Another assumption is that addiction is the primary disease, which means that it MUST be addressed first, with total sobriety required before any other life or mental health issues are addressed.
Relapse--or any deviation from total sobriety--is often grounds for discharge from the program or treatment, and the person is deemed “not ready” for treatment.
Some people respond well to this structured treatment approach, and credit it with saving their lives. However, many others (especially those with severe mental health concerns or trauma histories) find this too aversive, and require alternative strategies.
In contrast, let’s look at some of the defining features of harm reduction treatment:
In this model, any step in the right direction towards health, any reduction in substance-related harm, ANY POSITIVE CHANGE is seen as a success.
(For example: if you generally have five drinks each night, and you then are able to bring it down to four, THAT is viewed as a step in the right direction, and recognized as a valuable accomplishment in treatment.)
In contrast to the “one-size-fits-all” model of abstinence, harm reduction recommends a thorough investigation of all internal and external factors that contribute to the current situation, and the co-creation of an individualized treatment plan, based on the person's unique goals and needs.

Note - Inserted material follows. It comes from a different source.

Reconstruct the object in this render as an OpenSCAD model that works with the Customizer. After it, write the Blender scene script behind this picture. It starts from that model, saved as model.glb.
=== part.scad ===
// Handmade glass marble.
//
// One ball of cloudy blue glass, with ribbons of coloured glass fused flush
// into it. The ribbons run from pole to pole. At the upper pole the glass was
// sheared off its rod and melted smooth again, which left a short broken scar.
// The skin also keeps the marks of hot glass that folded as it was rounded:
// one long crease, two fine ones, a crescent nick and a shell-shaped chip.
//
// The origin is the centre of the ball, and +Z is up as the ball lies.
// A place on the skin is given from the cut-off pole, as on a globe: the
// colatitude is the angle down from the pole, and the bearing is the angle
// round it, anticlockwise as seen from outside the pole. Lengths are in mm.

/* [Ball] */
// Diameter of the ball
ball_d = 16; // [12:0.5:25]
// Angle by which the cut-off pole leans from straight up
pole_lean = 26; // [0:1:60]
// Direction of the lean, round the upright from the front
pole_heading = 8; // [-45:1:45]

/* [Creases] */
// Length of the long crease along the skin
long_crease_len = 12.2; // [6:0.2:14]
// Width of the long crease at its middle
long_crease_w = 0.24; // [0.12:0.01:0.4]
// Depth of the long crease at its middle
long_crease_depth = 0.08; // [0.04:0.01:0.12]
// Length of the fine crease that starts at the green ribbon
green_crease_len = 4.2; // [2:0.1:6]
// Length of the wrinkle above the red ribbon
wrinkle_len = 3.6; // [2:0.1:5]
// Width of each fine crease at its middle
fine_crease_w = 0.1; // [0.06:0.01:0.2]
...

(For example: one person might have a preference for a long “warm turkey” phase of reduced use, with an eventual goal of abstinence, whereas another might just need assistance in creating a safer using plan while addressing a recent trauma.)
One thing to notice here is that the wide range of possible harm reduction goals actually includes abstinence! The difference is that abstinence is not held out as the only possible goal of treatment, and it is presumed that there might be multiple and gradual ways of getting there.

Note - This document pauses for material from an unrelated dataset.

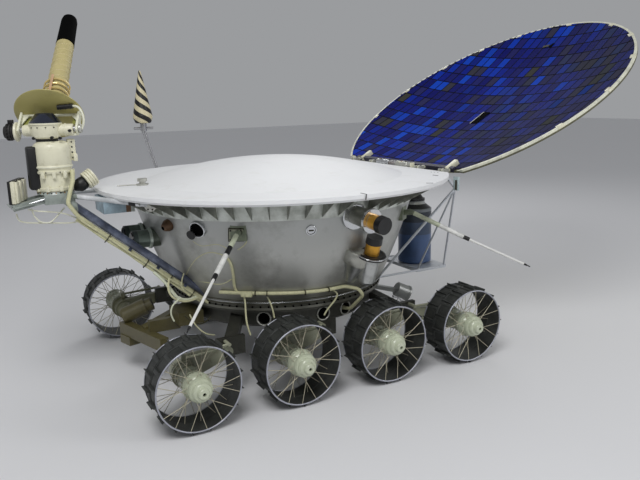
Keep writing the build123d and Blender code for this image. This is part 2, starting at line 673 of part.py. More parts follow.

The emphasis here is on respecting each person’s autonomy over their life and choices, and empowering them to “run their own experiment” to determine their own optimal levels of use.
FOCUS ON THE HARM, NOT THE SUBSTANCE
The therapist/helper's focus is on reducing the potential harm of these substances, and not necessarily on reducing the use itself. They may provide psychoeducation about adverse medical or social consequences, along with a "menu of options" about how one might avoid those consequences.
(For example, one might choose to access clean needles in order to avoid disease transmission, or to drink a glass of water for each alcoholic drink in order to avoid dehydration, or to choose a designated driver to avoid a DUI. None of these choices involve reducing one's use, but greatly enhances the safety of the situation.)
Additionally, any sort of "relapse" behavior is viewed compassionately; treatment is often re-focused here, not terminated, as this is when people are often in greatest need of support. It can serve as both a potential warning sign (were initial goals too ambitious? are there new stressors to consider?) and an opportunity for learning about one's triggers and treatment needs.